Accompanied by another pair of chimps, the pompous Titan (Patrick Warburton) and the alluring — at least to Ham — Luna (Cheryl Hines), Ham ends up on a distant, Seussian-looking planet controlled by the power-mad but gullible Zartog (Jeff Daniels).

The easygoing "Space Chimps" borrows with carefree audacity from "The Right Stuff" and "2001: A Space Odyssey" (the latter already respectfully plundered by this summer's Pixar hit "WALL• E"). There's a scene, too, in which a sweet little character named Kilowatt (Kristin Chenowith) pulls a self-sacrificing, Jeff Goldblum move out of "Jurassic Park" by distracting a monster.

But the film's comic engine is supplied by Ham's running banter, Titan's passion for protocol, Zartog's delusions of grandeur, an opportunistic senator (Stanley Tucci) and a trio of space-agency brainiacs whose partying hearts beat beneath pocket protectors.

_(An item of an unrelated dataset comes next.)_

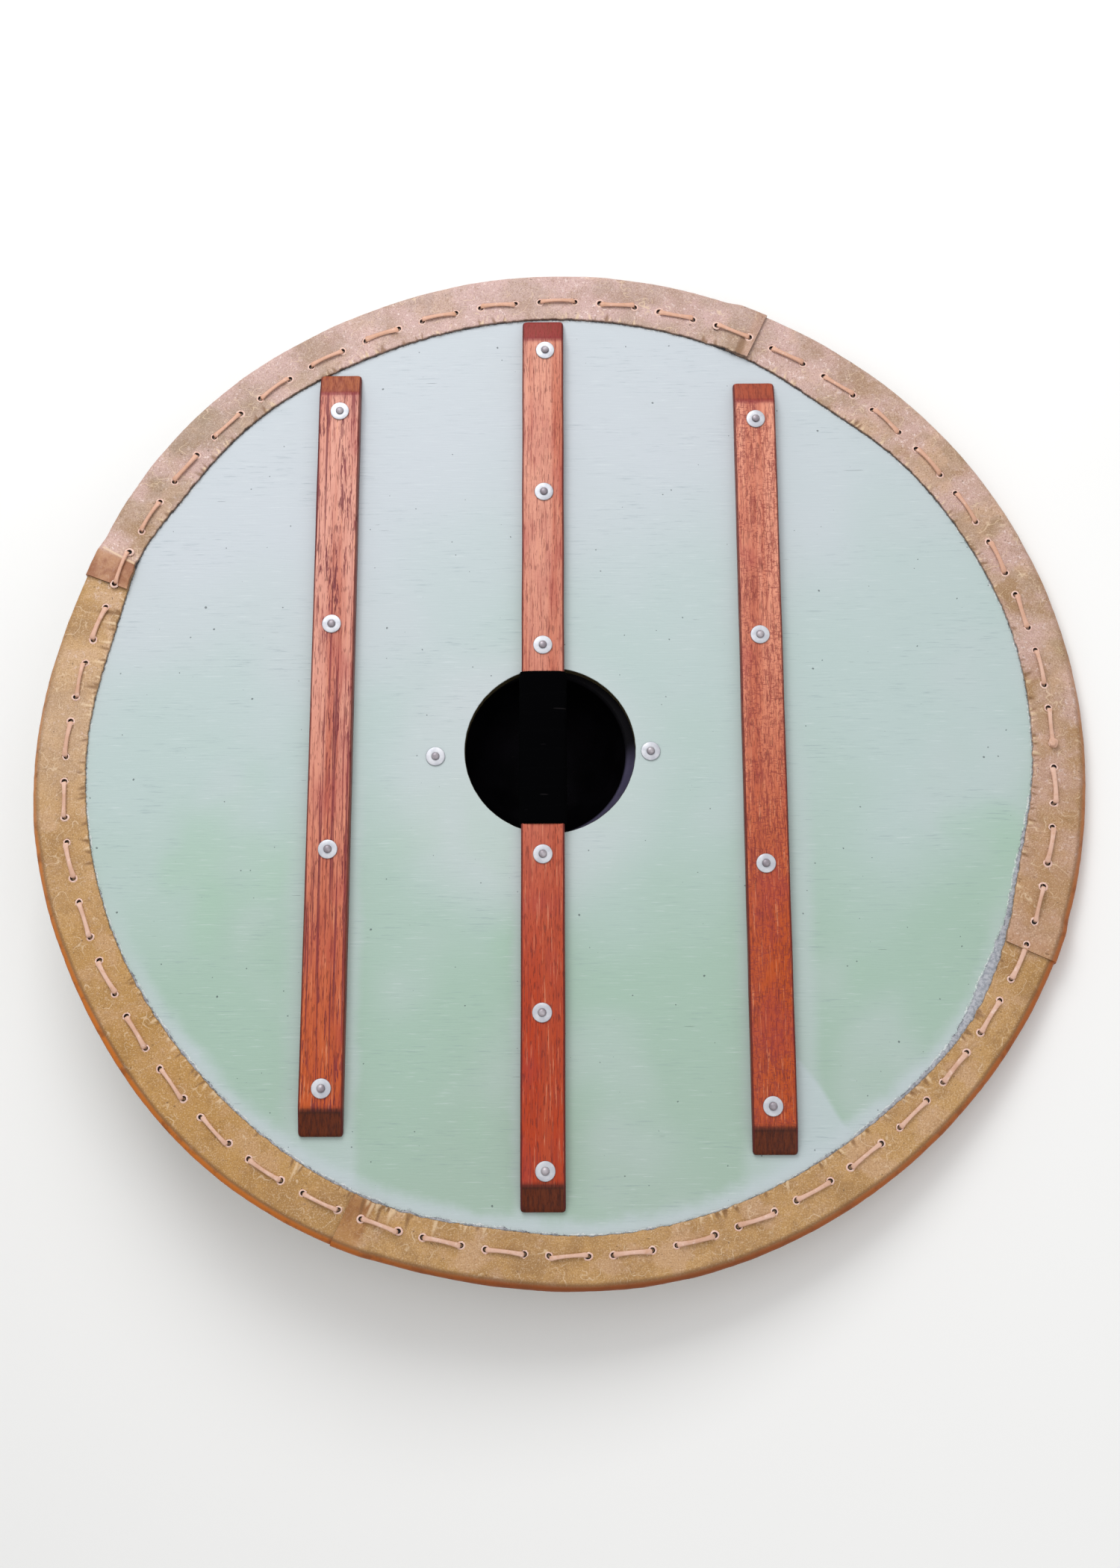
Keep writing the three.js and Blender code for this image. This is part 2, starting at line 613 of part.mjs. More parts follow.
addPiece("board", boardGeometry(), "paint");
for (const batten of battens) addPiece(batten.name, battenGeometry(batten), "redwood");
addPiece("grip_wrap", wrapGeometry(), "binding");
addPiece("boss", wornFlat(boss), "iron");
RIM_STRIPS.forEach(({ name }, i) => addPiece(name, wornFlat(strips[i]), "rawhide"));
addPiece("lacing", laceGeometry(), "lace");
rivets.forEach(addRivet);

// The leaning shield is moved so that it stands on the ground around the origin
shield.rotation.y = lean;
const box = new THREE.Box3().setFromObject(shield, true);
const middle = box.getCenter(new THREE.Vector3());
shield.position.set(-middle.x, -middle.y, -box.min.z);

const part = new THREE.Group();
part.add(shield);
export default part;
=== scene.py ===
# %% [markdown]
# # A wooden round shield, seen from behind
# The shield lies on its face. A painted plywood board carries three battens of red wood on its back,
# the middle one crosses the hand hole as the grip, and a black iron boss covers the hole from the
# front. Four strips of rawhide bind the edge, laced through the board with a thong.
# We build each piece in the shield's own frame, in millimetres, and then lay it where the CAD has it.

# %% Load the model and the tools
import json
import math
import random

import bpy
import numpy as np
from mathutils import Matrix, Vector, noise


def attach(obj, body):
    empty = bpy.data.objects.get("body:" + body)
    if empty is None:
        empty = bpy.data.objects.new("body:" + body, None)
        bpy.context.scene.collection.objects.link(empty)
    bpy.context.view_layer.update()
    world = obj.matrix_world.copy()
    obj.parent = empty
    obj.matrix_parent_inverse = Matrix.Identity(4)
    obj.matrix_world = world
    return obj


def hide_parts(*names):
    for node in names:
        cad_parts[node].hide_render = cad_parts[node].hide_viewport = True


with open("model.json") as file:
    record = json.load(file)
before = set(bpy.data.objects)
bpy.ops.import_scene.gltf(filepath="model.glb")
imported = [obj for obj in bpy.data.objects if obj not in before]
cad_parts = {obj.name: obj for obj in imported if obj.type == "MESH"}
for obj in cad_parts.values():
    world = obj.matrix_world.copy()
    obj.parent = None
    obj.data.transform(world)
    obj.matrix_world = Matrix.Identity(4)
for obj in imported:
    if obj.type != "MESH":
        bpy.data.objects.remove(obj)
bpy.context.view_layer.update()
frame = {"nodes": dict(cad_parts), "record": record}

print(len(frame["nodes"]), "CAD nodes")

# %% [markdown]
# The shield leans a little, because it rests on its boss and on one stretch of its edge. Modelling on
# a leaning plane is awkward, so every piece is made upright first. The mount on the right batten's side
# tells how that upright frame lies on the ground: its axis gives the lean, and its place the shift.

# %% The shield's own frame
MM = 0.001
SIDE_MOUNT = (187.95, 0, 4.5)
side = next(m for m in frame["record"]["mounts"] if m["name"] == "right_batten_outer_side")
LEAN = math.atan2(-side["axis"][2], side["axis"][0])
UPRIGHT_TO_GROUND = Matrix.Rotation(LEAN, 4, "Y")
CENTRE = Vector(side["pos_m"]) - UPRIGHT_TO_GROUND @ (Vector(SIDE_MOUNT) * MM)
PLACE = Matrix.Translation(CENTRE) @ UPRIGHT_TO_GROUND


def on_ground(points):
    """Points of the upright shield, in millimetres, moved to where they lie, in metres."""
    points = np.asarray(points, float).reshape(-1, 3) * MM
    return points @ np.array(PLACE.to_3x3()).T + np.array(CENTRE)


def upright_box(node):
    """Lowest and highest corner of a CAD node in the upright frame, in millimetres."""
    mesh = frame["nodes"][node].data
    places = np.empty(3 * len(mesh.vertices))
    mesh.vertices.foreach_get("co", places)
    local = (places.reshape(-1, 3) - np.array(CENTRE)) @ np.array(PLACE.to_3x3()) / MM
    return local.min(axis=0), local.max(axis=0)


def new_object(name, data):
    """Puts a mesh, lamp or camera into the scene."""
    obj = bpy.data.objects.new(name, data)
    bpy.context.collection.objects.link(obj)
    return obj


print("lean", round(math.degrees(LEAN), 2), "degrees")

# %% [markdown]
# ## The camera
# The photo was taken from behind the shield, a little below its middle. Fitting a camera to the
# round outline and to the parallel battens gives its place over the board.

# %% Camera
CAMERA_AT = Vector((21.5, -413.7, 1539.3))
CAMERA_LOOKS_AT = Vector((1.7, -27.0, 0.0))
CAMERA_ROLL = math.radians(-0.13)
FOCAL_PIXELS = 2575
FRAME_HEIGHT = 2100
SENSOR = 36

forward = (CAMERA_LOOKS_AT - CAMERA_AT).normalized()
right = forward.cross(Vector((0, 1, 0))).normalized()
above = right.cross(forward)
aim = Matrix((right, above, -forward)).transposed().to_4x4() @ Matrix.Rotation(CAMERA_ROLL, 4, "Z")
camera = new_object("camera", bpy.data.cameras.new("camera"))
camera.matrix_world = PLACE @ Matrix.Translation(CAMERA_AT * MM) @ aim
camera.data.sensor_width = SENSOR
camera.data.lens = FOCAL_PIXELS * SENSOR / FRAME_HEIGHT
bpy.context.scene.camera = camera
print("lens", round(camera.data.lens, 2), "mm")

# %% [markdown]
# ## Making a piece
# A piece is a list of points and faces. This helper lays the points on the ground, rounds the
# shading except over sharp edges, and hides the CAD nodes that the piece stands for.

# %% Helper for pieces
REST_BODY = "root"
SHARP = math.radians(35)


def finish_piece(obj, material, nodes=()):
    """Gives the piece its material and its place in the model."""
    obj.data.materials.clear()
    obj.data.materials.append(material)
    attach(obj, REST_BODY)
    if nodes:
        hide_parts(*nodes)
    print(obj.name, len(obj.data.polygons), "faces")
    return obj


def new_mesh(name, points, faces, sharp=SHARP):
    """A mesh object from points of the upright shield, with nothing below the ground."""
    places = on_ground(points)
    places[:, 2] = np.maximum(places[:, 2], 0.0)
    mesh = bpy.data.meshes.new(name)
    mesh.from_pydata(places.tolist(), [], faces)
    mesh.validate()
    mesh.shade_smooth()
    mesh.set_sharp_from_angle(angle=sharp)
    return new_object(name, mesh)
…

Animation-feature writer Kirk De Micco ("Racing Stripes") makes his directorial debut on "Space Chimps," overseeing wildly contrasting art direction between Earth scenes (kind of grotty) and those on Kilowatt's world (in explosions of color).

His penchant for quick flashes of humor (blink and you'll miss Ham, Titan and Luna in a classic three-chimps pose) and puns galore will keep parents and older kids happy along with the little ones.